_What to do:_ Print all the records exactly, please.

BEGIN

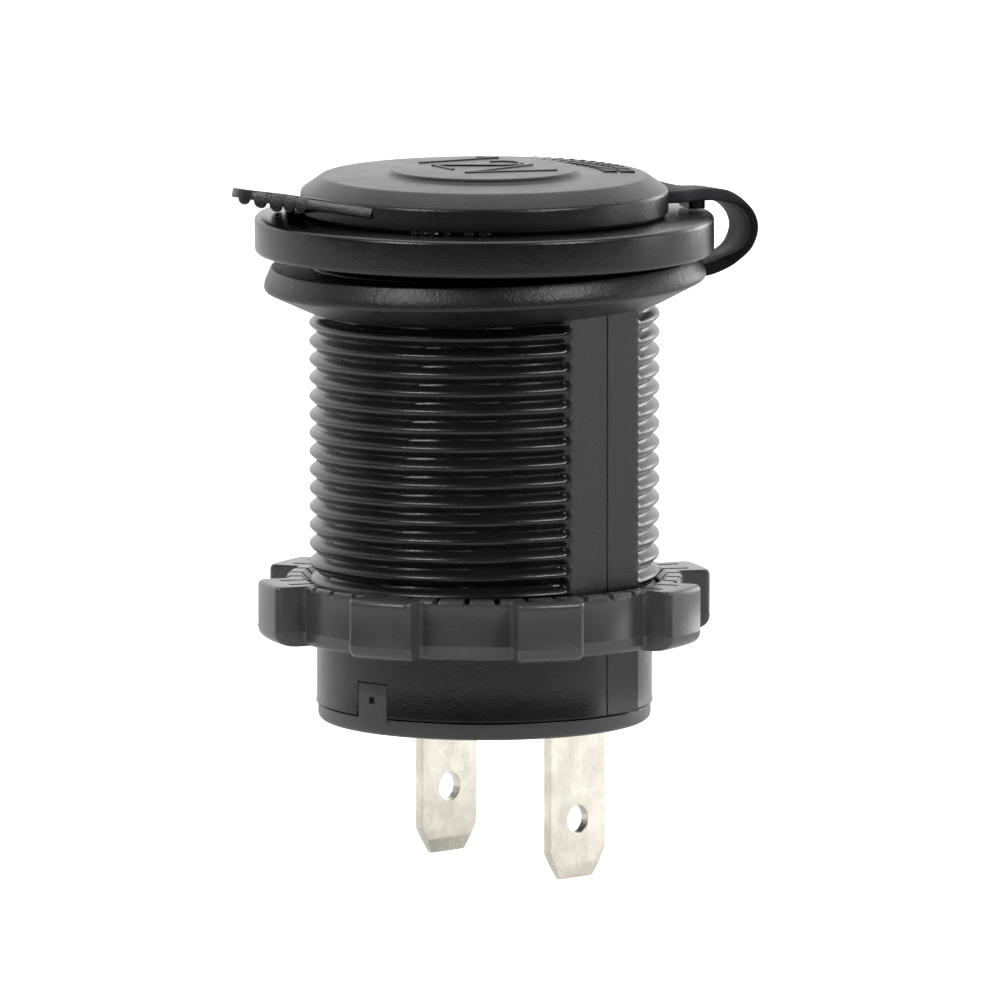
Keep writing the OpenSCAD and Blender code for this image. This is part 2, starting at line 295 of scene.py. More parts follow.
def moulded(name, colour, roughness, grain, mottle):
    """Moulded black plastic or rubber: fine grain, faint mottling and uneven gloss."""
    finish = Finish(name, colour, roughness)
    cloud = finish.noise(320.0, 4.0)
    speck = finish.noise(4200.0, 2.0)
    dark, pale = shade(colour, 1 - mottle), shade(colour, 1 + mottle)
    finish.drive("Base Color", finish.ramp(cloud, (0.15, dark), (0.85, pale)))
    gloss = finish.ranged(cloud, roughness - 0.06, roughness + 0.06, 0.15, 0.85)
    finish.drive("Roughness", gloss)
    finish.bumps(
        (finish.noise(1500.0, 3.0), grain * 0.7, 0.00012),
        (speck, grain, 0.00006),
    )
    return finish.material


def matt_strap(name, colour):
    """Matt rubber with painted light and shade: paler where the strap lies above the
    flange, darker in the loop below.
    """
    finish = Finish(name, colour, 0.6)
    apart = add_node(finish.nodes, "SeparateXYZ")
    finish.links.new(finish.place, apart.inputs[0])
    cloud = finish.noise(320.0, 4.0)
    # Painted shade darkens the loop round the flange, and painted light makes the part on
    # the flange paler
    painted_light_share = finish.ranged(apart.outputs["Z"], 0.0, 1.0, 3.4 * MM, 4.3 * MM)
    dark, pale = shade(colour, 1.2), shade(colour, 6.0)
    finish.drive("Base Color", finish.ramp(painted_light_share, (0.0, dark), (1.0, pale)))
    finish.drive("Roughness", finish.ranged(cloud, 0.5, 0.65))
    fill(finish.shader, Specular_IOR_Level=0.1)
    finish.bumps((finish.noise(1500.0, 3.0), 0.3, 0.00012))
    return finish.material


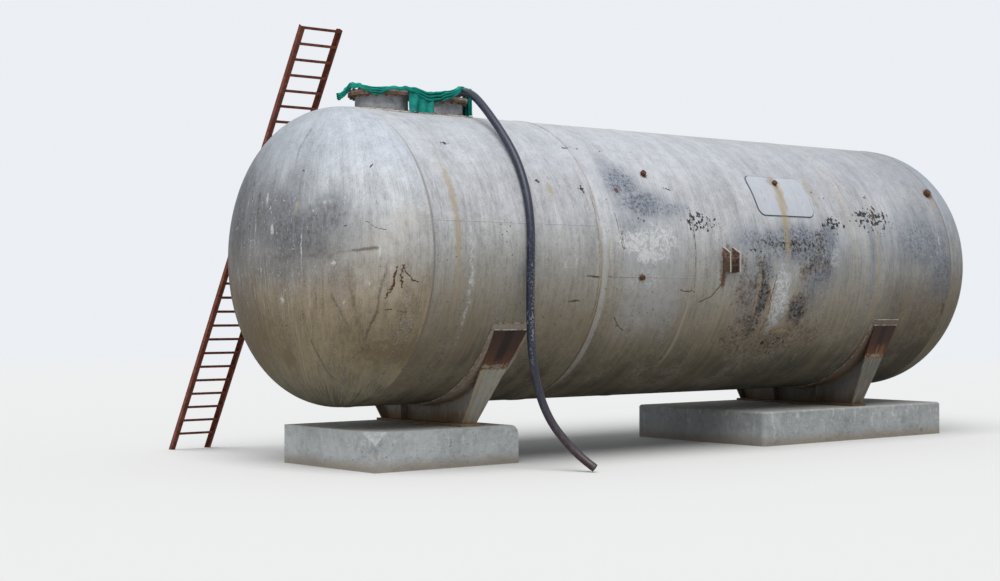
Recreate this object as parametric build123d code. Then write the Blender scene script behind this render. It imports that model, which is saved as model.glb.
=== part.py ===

END

_Response for this exercise:_
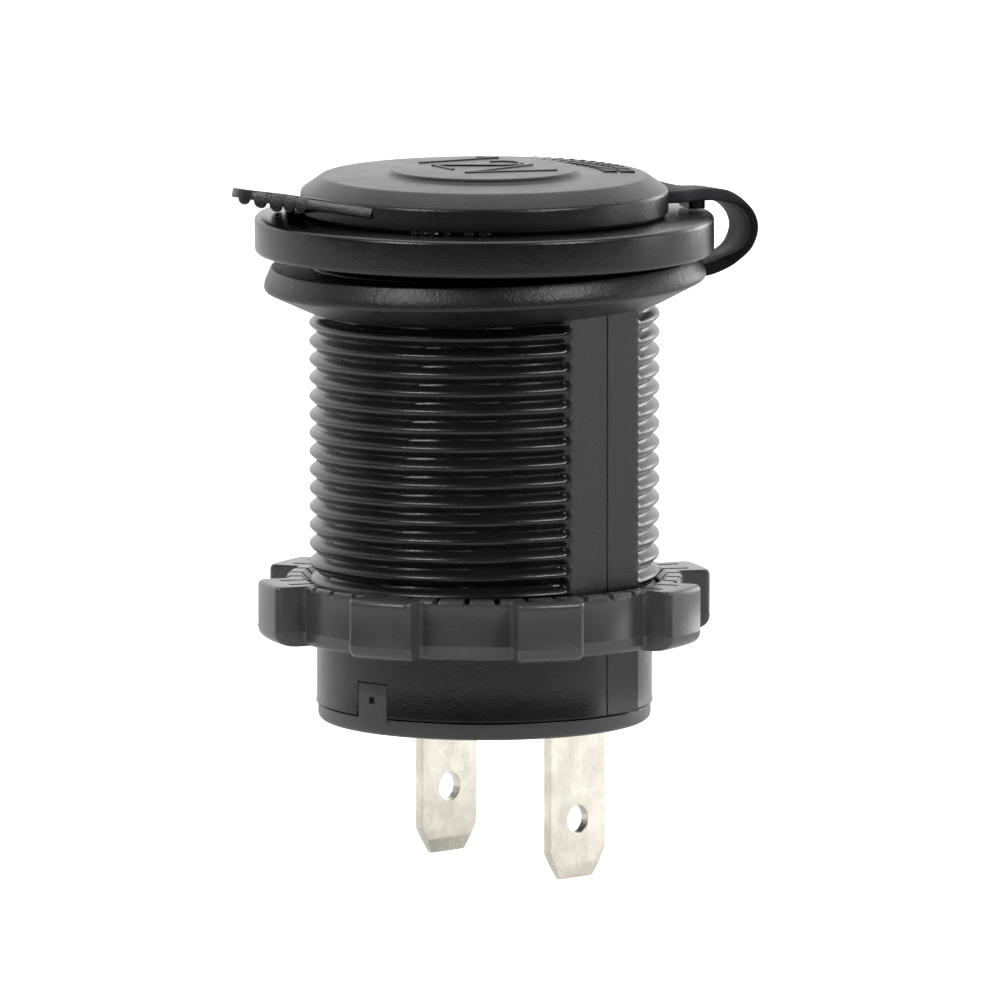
Keep writing the OpenSCAD and Blender code for this image. This is part 2, starting at line 295 of scene.py. More parts follow.
def moulded(name, colour, roughness, grain, mottle):
    """Moulded black plastic or rubber: fine grain, faint mottling and uneven gloss."""
    finish = Finish(name, colour, roughness)
    cloud = finish.noise(320.0, 4.0)
    speck = finish.noise(4200.0, 2.0)
    dark, pale = shade(colour, 1 - mottle), shade(colour, 1 + mottle)
    finish.drive("Base Color", finish.ramp(cloud, (0.15, dark), (0.85, pale)))
    gloss = finish.ranged(cloud, roughness - 0.06, roughness + 0.06, 0.15, 0.85)
    finish.drive("Roughness", gloss)
    finish.bumps(
        (finish.noise(1500.0, 3.0), grain * 0.7, 0.00012),
        (speck, grain, 0.00006),
    )
    return finish.material


def matt_strap(name, colour):
    """Matt rubber with painted light and shade: paler where the strap lies above the
    flange, darker in the loop below.
    """
    finish = Finish(name, colour, 0.6)
    apart = add_node(finish.nodes, "SeparateXYZ")
    finish.links.new(finish.place, apart.inputs[0])
    cloud = finish.noise(320.0, 4.0)
    # Painted shade darkens the loop round the flange, and painted light makes the part on
    # the flange paler
    painted_light_share = finish.ranged(apart.outputs["Z"], 0.0, 1.0, 3.4 * MM, 4.3 * MM)
    dark, pale = shade(colour, 1.2), shade(colour, 6.0)
    finish.drive("Base Color", finish.ramp(painted_light_share, (0.0, dark), (1.0, pale)))
    finish.drive("Roughness", finish.ranged(cloud, 0.5, 0.65))
    fill(finish.shader, Specular_IOR_Level=0.1)
    finish.bumps((finish.noise(1500.0, 3.0), 0.3, 0.00012))
    return finish.material


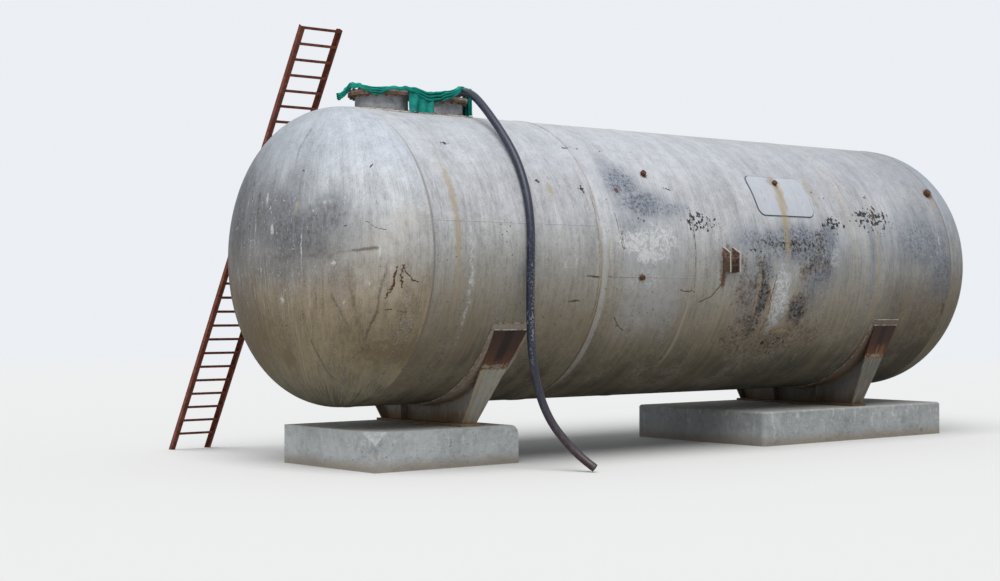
Recreate this object as parametric build123d code. Then write the Blender scene script behind this render. It imports that model, which is saved as model.glb.
=== part.py ===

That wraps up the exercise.